Mais, ce qui compte, et on l’a compris et même inscrit dans la Constitution c’est le rapport des forces. Et la force, souvent, est liée au nombre, qui est dans ce cas, trois quarts.
La représentation des élus
Personnellement, je suis mal à l’aise d’entendre que tel parti a eu une majorité de trois quarts à l’issue du suffrage. En disant cela, on aura compris que ce parti au pouvoir pourra sans grande difficulté voter des lois qu’il a lui-même proposées au Parlement.
L’essence même de la démocratie représentative nous renvoie à une autre lecture de la situation : quand le peuple élit ses représentants, qui est-ce que ces derniers sont censés représenter : les mandants ou le parti d’où ils sont issus ?
Un cas d’une situation idéale : un élu est invité au vote d’un projet de loi au Parlement. Ayant été envoyé au Parlement par les votants de sa circonscription, l’élu en consulte les forces vives et obtient leur point de vue. Il écoute, sans pour autant demander une décision de la population. Ensuite, dans sa sagesse (car idéalement, l’élu est élu pour ses capacités de discernement et de sagesse), vote ou ne vote pas le projet de loi.
Mais, dans le cas actuel, l’élu suit presque aveuglément la direction du parti ou de l’alliance, le fameux party line.
La question une fois encore : dans une démocratie représentative, est-ce que l’élu représente ses mandants ou le parti ?
La division de pouvoir
Les fondateurs de la démocratie représentative que sont Locke ou Montesquieu ont eu le souci de ne pas concentrer tous les pouvoirs entre les mains d’un groupe. Pour ce faire, ils ont proposé trois groupes distincts : l’exécutif, le législatif et le judiciaire.

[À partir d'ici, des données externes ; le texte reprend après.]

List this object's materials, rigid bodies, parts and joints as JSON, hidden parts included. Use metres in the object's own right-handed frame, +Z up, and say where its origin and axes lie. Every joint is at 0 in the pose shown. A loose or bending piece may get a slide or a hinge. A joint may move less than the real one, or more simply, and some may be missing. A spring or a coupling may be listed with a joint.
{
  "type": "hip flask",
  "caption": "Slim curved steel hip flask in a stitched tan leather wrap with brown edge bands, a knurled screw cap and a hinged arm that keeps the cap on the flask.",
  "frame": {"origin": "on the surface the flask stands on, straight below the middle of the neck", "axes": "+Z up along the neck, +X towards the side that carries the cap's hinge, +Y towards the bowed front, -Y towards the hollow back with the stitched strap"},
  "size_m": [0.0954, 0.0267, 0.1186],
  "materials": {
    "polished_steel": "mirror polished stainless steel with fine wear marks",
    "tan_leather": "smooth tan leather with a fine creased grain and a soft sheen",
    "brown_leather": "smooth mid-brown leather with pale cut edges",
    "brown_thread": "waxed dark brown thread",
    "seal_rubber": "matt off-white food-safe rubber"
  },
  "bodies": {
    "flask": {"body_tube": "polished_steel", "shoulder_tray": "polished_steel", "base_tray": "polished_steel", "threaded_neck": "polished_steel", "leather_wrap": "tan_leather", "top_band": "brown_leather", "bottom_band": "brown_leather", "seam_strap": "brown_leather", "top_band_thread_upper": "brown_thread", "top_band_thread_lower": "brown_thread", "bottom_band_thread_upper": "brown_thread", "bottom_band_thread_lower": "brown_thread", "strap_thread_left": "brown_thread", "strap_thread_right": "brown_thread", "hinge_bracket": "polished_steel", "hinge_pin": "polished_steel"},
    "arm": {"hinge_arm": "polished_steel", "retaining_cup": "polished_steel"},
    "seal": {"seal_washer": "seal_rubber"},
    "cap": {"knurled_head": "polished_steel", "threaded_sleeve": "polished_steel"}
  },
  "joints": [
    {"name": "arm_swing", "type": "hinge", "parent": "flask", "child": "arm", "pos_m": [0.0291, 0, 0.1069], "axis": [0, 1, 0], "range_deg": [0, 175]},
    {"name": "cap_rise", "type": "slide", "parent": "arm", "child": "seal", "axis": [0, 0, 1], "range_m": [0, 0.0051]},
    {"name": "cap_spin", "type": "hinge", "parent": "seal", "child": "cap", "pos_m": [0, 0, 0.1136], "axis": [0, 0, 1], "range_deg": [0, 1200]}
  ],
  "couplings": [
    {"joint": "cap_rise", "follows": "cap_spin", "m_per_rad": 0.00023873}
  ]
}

À part le judiciaire, l’exécutif et le législatif sont dans le Parlement et sont élus par le peuple.
Le législatif propose et vote les lois et l’exécutif les exécute (et le judiciaire s’assure qu’elles sont appliquées). À Maurice, le système est que les membres de l’exécutif sont aussi les membres du législatif. Donc, en somme, celui qui propose et vote une loi, est aussi celui qui va l’exécuter. Et quand maintenant, les dirigeants des partis qui proposent des lois et sont dans l’exécutif exigent le party line des membres des partis qui sont dans le législatif, on est bien loin de l’esprit des fondateurs de la démocratie représentative.
Le principe de l’argumentaire
La règle de trois quarts est que trois quarts des parlementaires votent pour un projet de loi. Il se peut, et c’est même nécessaire, que les opposants politiques votent pour. De ce fait, ce sera un projet pour le bien commun. Avoir une majorité de trois quarts, donc, demande plus qu’une simple exigence que les membres de son parti lui soient fidèles.

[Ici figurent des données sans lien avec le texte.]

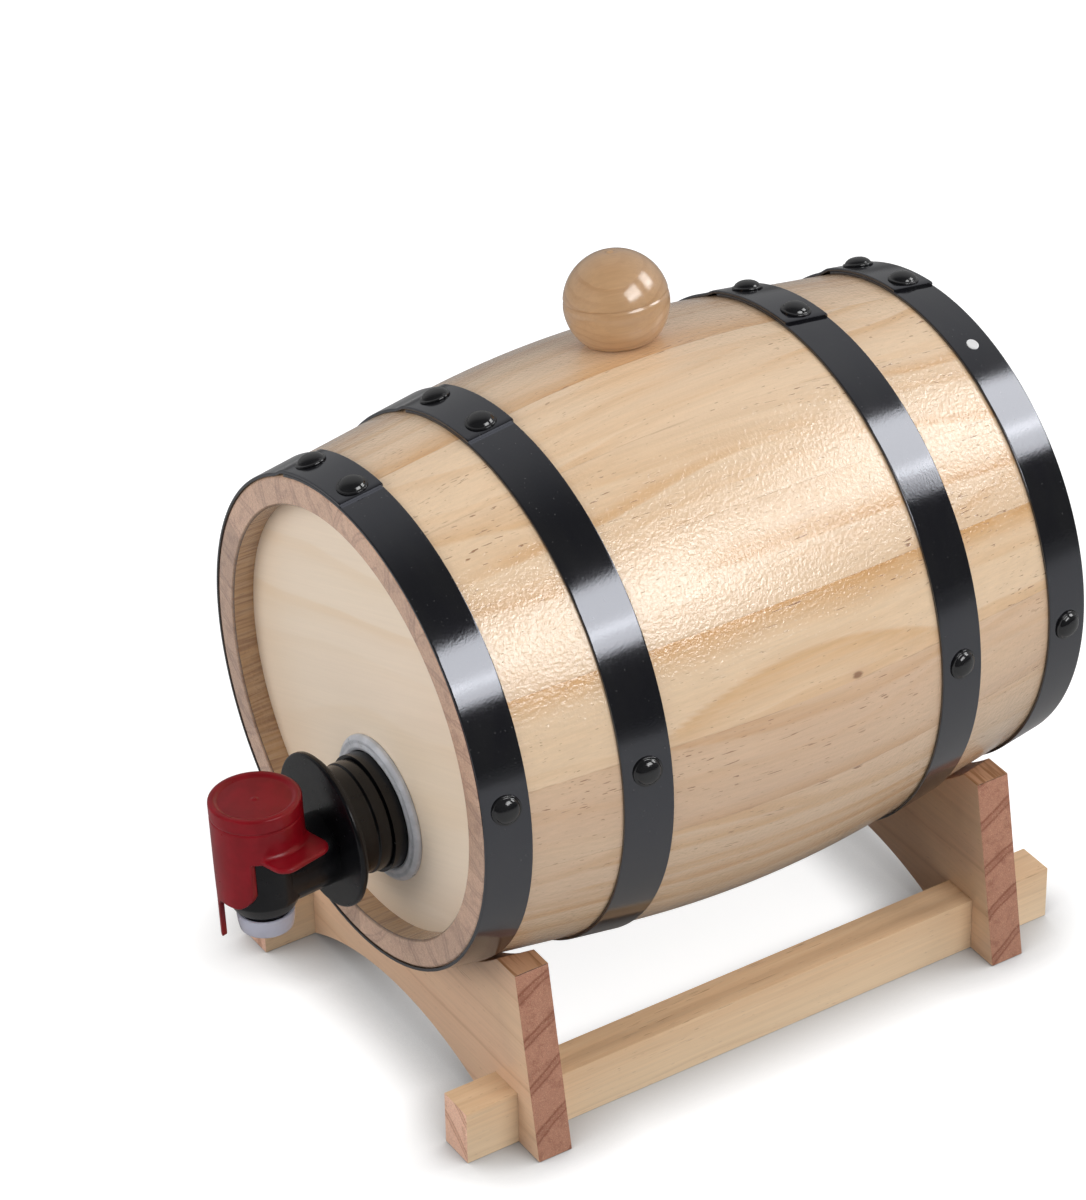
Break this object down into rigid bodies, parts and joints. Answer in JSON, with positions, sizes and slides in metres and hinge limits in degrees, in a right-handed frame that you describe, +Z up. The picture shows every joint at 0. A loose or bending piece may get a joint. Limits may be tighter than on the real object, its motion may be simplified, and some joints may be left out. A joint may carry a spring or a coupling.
{
  "type": "cask drinks dispenser",
  "caption": "Small varnished wooden cask lying in a cradle stand, with riveted black hoops, a ball-topped bung and a turning lever tap fed by a liner bag.",
  "frame": {"origin": "middle of the whole object's outline seen from above, on the floor that the stand's rails lie on", "axes": "+Z up; the cask lies along Y with its tap at -Y and its plain end at +Y; +X is on the right of someone who looks at the tap end"},
  "size_m": [0.182, 0.27, 0.2419],
  "materials": {
    "stave_pine": "varnished",
    "head_pine": "varnished",
    "stand_pine": "varnished",
    "knob_wood": "varnished",
    "cork": "matte",
    "hoop_steel": "gloss black",
    "rivet_steel": "gloss black",
    "bright_steel": "bright",
    "screw_steel": "plated",
    "grey_seal": "satin",
    "soft_seal": "matte",
    "black_plastic": "semi-gloss",
    "white_plastic": "satin",
    "red_plastic": "semi-gloss",
    "cap_plastic": "translucent",
    "bag_film": "film"
  },
  "bodies": {
    "stand": {"front_cradle": "stand_pine", "rear_cradle": "stand_pine", "left_rail": "stand_pine", "right_rail": "stand_pine", "rail_screws": "screw_steel"},
    "cask": {"stave_01": "stave_pine", "stave_02": "stave_pine", "stave_03": "stave_pine", "stave_04": "stave_pine", "stave_05": "stave_pine", "stave_06": "stave_pine", "stave_07": "stave_pine", "stave_08": "stave_pine", "stave_09": "stave_pine", "stave_10": "stave_pine", "stave_11": "stave_pine", "stave_12": "stave_pine", "stave_13": "stave_pine", "stave_14": "stave_pine", "stave_15": "stave_pine", "stave_16": "stave_pine", "stave_17": "stave_pine", "stave_18": "stave_pine", "front_head": "head_pine", "rear_head": "head_pine", "front_end_hoop": "hoop_steel", "front_quarter_hoop": "hoop_steel", "rear_quarter_hoop": "hoop_steel", "rear_end_hoop": "hoop_steel", "front_end_hoop_rivets": "rivet_steel", "front_quarter_hoop_rivets": "rivet_steel", "rear_quarter_hoop_rivets": "rivet_steel", "rear_end_hoop_rivets": "rivet_steel", "rear_hoop_nail": "bright_steel", "sealing_ring": "grey_seal", "bag_gland": "black_plastic", "liner_bag": "bag_film"},
    "bung": {"bung_knob": "knob_wood", "bung_dowel": "knob_wood", "bung_cork": "cork"},
    "tap": {"tap_body": "black_plastic", "tap_diaphragm": "soft_seal"},
    "stem": {"tap_stem": "white_plastic", "valve_seal": "soft_seal"},
    "collar": {"tap_collar": "red_plastic"},
    "cap": {"spout_cap": "cap_plastic"}
  },
  "joints": [
    {"name": "cask_lift", "type": "slide", "parent": "stand", "child": "cask", "axis": [0, 0, 1], "range_m": [0, 0.15]},
    {"name": "bung_pull", "type": "slide", "parent": "cask", "child": "bung", "axis": [-0.2079, 0, 0.9781], "range_m": [0, 0.04]},
    {"name": "tap_swivel", "type": "hinge", "parent": "cask", "child": "tap", "pos_m": [0.00645, -0.085, 0.09408], "axis": [0, 1, 0], "range_deg": [-90, 90]},
    {"name": "stem_lift", "type": "slide", "parent": "tap", "child": "stem", "axis": [-0.0698, 0, 0.9976], "range_m": [0, 0.003]},
    {"name": "collar_turn", "type": "hinge", "parent": "stem", "child": "collar", "pos_m": [0.00645, -0.1206, 0.09408], "axis": [0.0698, 0, -0.9976], "range_deg": [0, 50]},
    {"name": "cap_pull", "type": "slide", "parent": "tap", "child": "cap", "axis": [0.0698, 0, -0.9976], "range_m": [0, 0.04]}
  ],
  "couplings": [
    {"joint": "stem_lift", "follows": "collar_turn", "m_per_rad": 0.0034377}
  ]
}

On disait de certains membres du gouvernement grec dans l’Antiquité qu’il leur fallait détenir un sens prononcé de la rhétorique : ils savaient parler. Pour cela, ils restaient presque à vie au gouvernement.
Savoir parler exige une maîtrise complète de son sujet, de son audience et attire aussi le respect pour sa personne parce qu’on incarne la sagesse et la droiture. Les personnes comme Gandhi et Mandela sont souvent citées en exemple dans ces cas.